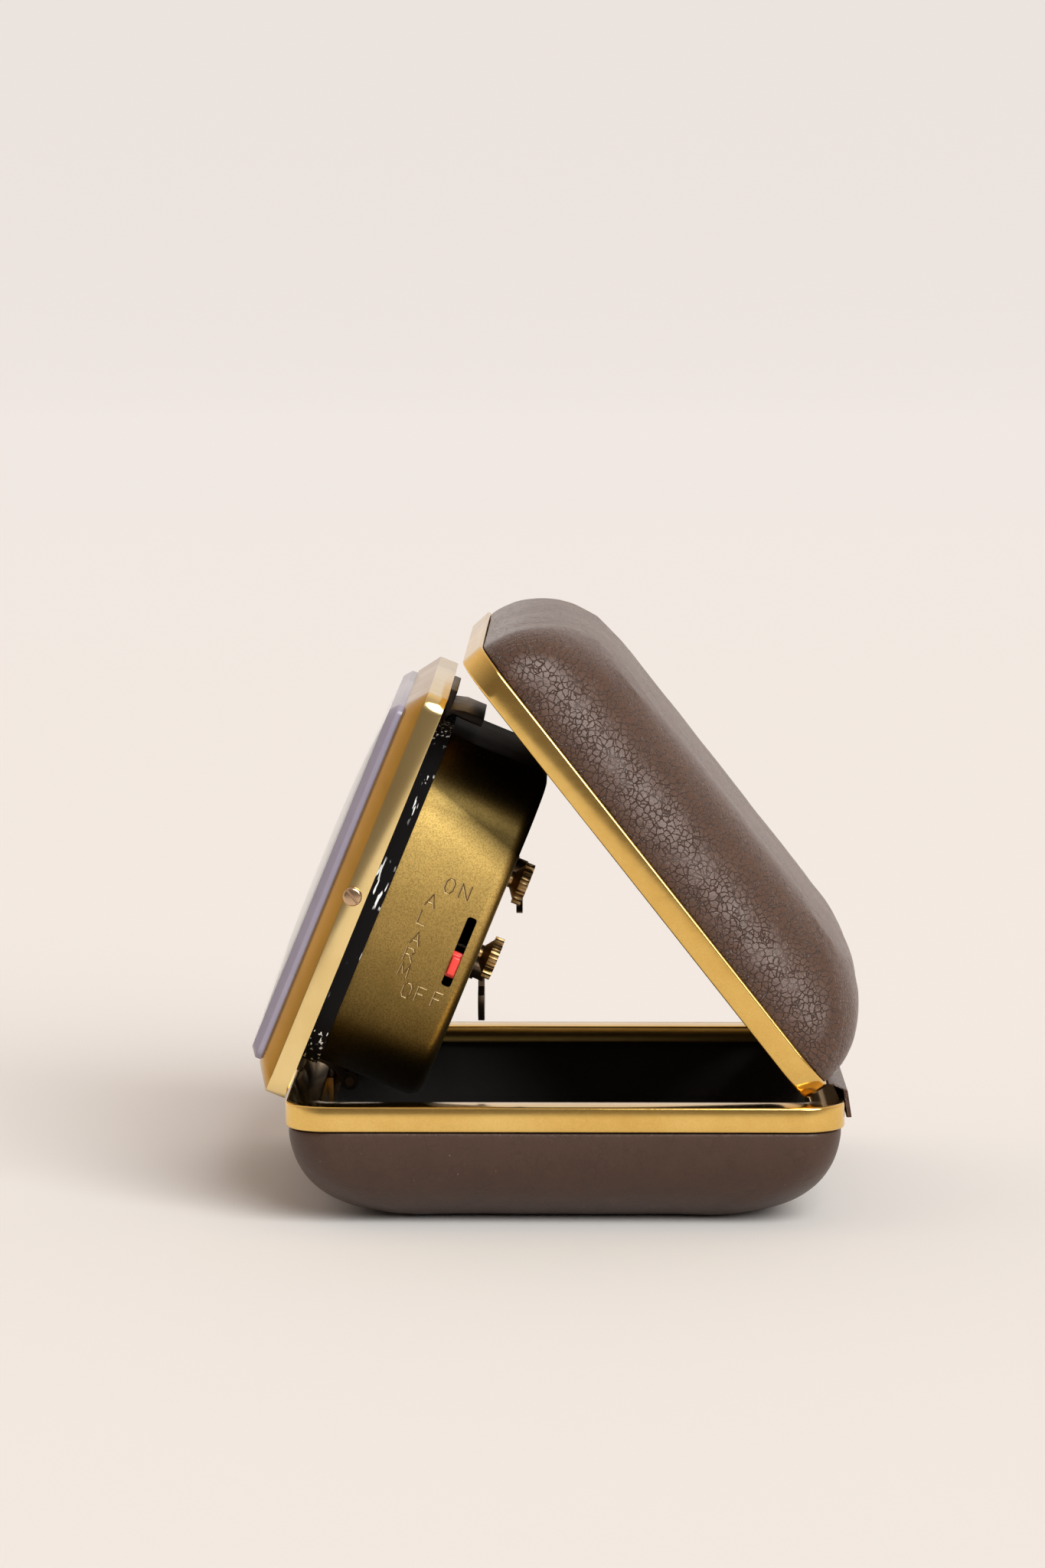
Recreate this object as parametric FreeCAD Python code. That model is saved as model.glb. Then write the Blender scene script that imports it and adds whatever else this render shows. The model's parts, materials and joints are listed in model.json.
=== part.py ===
import FreeCAD, Part
import math
import os

# Folding travel alarm clock, open on its stand. Millimetres, +Z up. The dial
# faces -Y, +X is the side with the alarm switch, and the origin is the middle
# of the flat foot that rests on the table.
V = FreeCAD.Vector
X_AXIS = V(1, 0, 0)
Z_AXIS = V(0, 0, 1)

# Movement plates come first: drum, head and case are sized round them
plate_width = 51.0
plate_height = 42.0
plate_side_room = 1.9
plate_end_room = 2.4
drum_sheet = 0.6
drum_width = plate_width + 2 * (plate_side_room + drum_sheet)
drum_height = plate_height + 2 * (plate_end_room + drum_sheet)
head_side_border = 5.2
head_end_border = 5.1
head_width = drum_width + 2 * head_side_border
head_height = drum_height + 2 * head_end_border

# Case halves, both made on the same form
rail_width = 4.7
case_side_room = 1.1
case_end_room = 3.7
case_width = head_width + 2 * (rail_width + case_side_room)
case_depth = head_height + 2 * (rail_width + case_end_room)
half_height = 16.8
rim_corner = 6.0
foot_corner = 9.0
pillow_inset = 13.4
leather_thickness = 0.8
leather_step = 0.15
leather_gap = 0.15
tray_thickness = 0.5
tray_gap = 0.06
lining_thickness = 0.25
lining_margin = 1.2
# Angles of the cross-sections that shape the pillow, from rim to foot
pillow_stations = [0, 18, 36, 54, 72, 90]
plain_stations = [0, 36, 72, 90]
pillow_corner_steps = 5
plain_corner_steps = 3

# Rolled brass frames
rail_skirt = 3.4
rail_inner_skirt = 2.5
rail_sheet = 0.7
rail_bevel = 0.8
tray_top_gap = 0.4

# Pose of the lid on the open stand: it leans past the head's top with room for the catch
lid_foot_setback = 5.0
lid_foot_gap = 0.12
catch_room = 4.66

# Hinge axis of the lid: beyond its rear rail, and in from the frame plane
lid_axis_out = 1.1
lid_axis_in = 2.3
strap_thickness = 0.7
strap_half_width = 31.0
strap_drop = 2.6
strap_slack = 0.35
strap_bow = 2.2

# Pose of the clock head
head_lean = 67.7
head_overhang = 0.2
head_foot_drop = 0.12

# Bezel
bezel_corner = 2.5
bezel_side = 2.77
bezel_sheet = 0.8
bevel_depth = 2.23
bevel_inset = 2.95
bevel_steps = 3
bezel_hole_radius = 0.25
bezel_hole_up = 0.9
bezel_hole_in = 0.8
bezel_screw_in = 1.85
bezel_screw_radius = 1.3
bezel_screw_dome = 0.55
bezel_screw_slot = 0.35
bezel_screw_slot_depth = 0.3

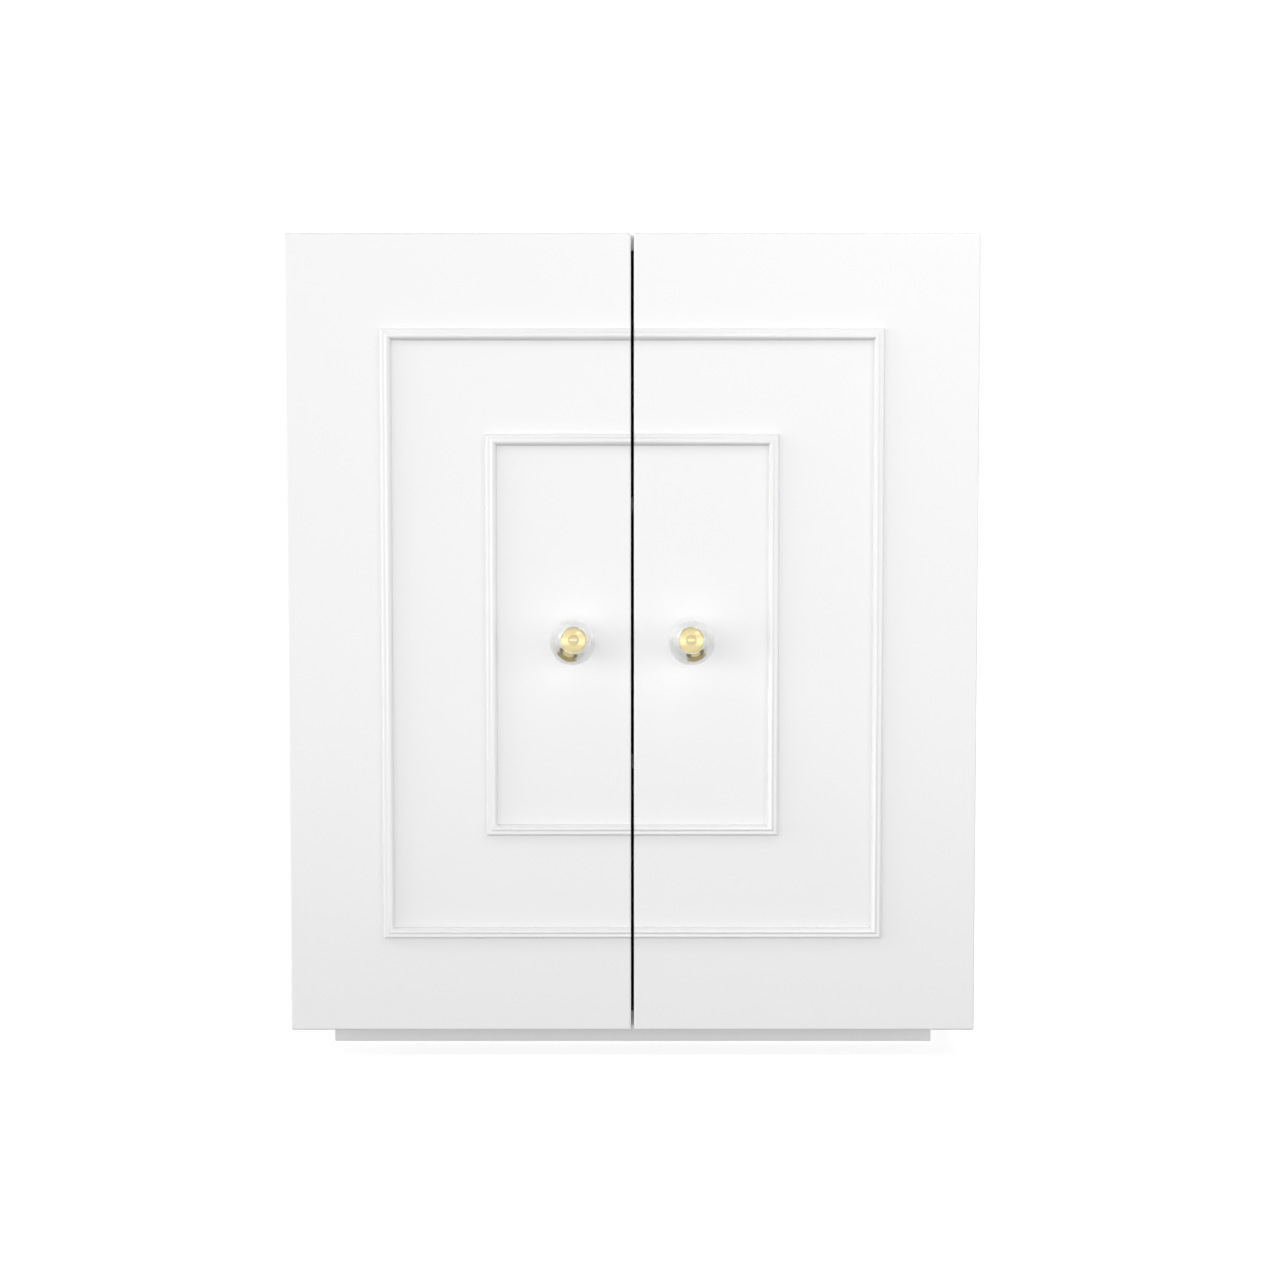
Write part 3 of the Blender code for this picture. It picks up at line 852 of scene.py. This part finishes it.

Exercise goal >> Return only the lines from the beginning of the material up to and including the line with "Z_AXIS = V(0, 0, 1)", exactly as written.

Written solution >>
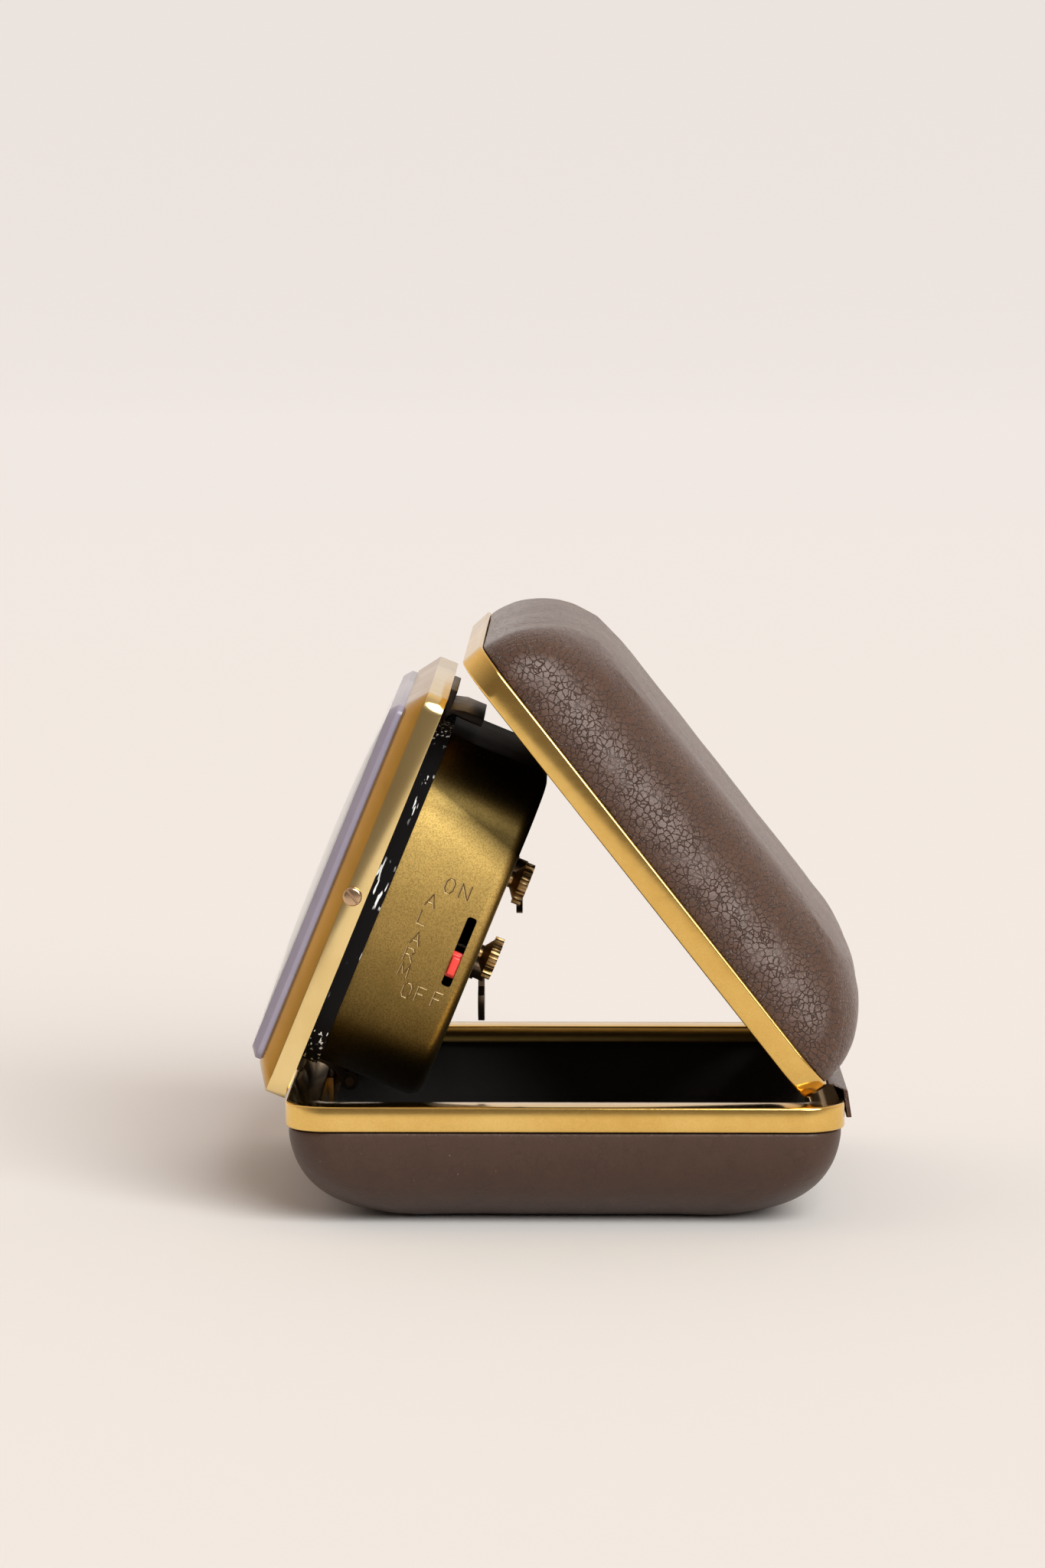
Recreate this object as parametric FreeCAD Python code. That model is saved as model.glb. Then write the Blender scene script that imports it and adds whatever else this render shows. The model's parts, materials and joints are listed in model.json.
=== part.py ===
import FreeCAD, Part
import math
import os

# Folding travel alarm clock, open on its stand. Millimetres, +Z up. The dial
# faces -Y, +X is the side with the alarm switch, and the origin is the middle
# of the flat foot that rests on the table.
V = FreeCAD.Vector
X_AXIS = V(1, 0, 0)
Z_AXIS = V(0, 0, 1)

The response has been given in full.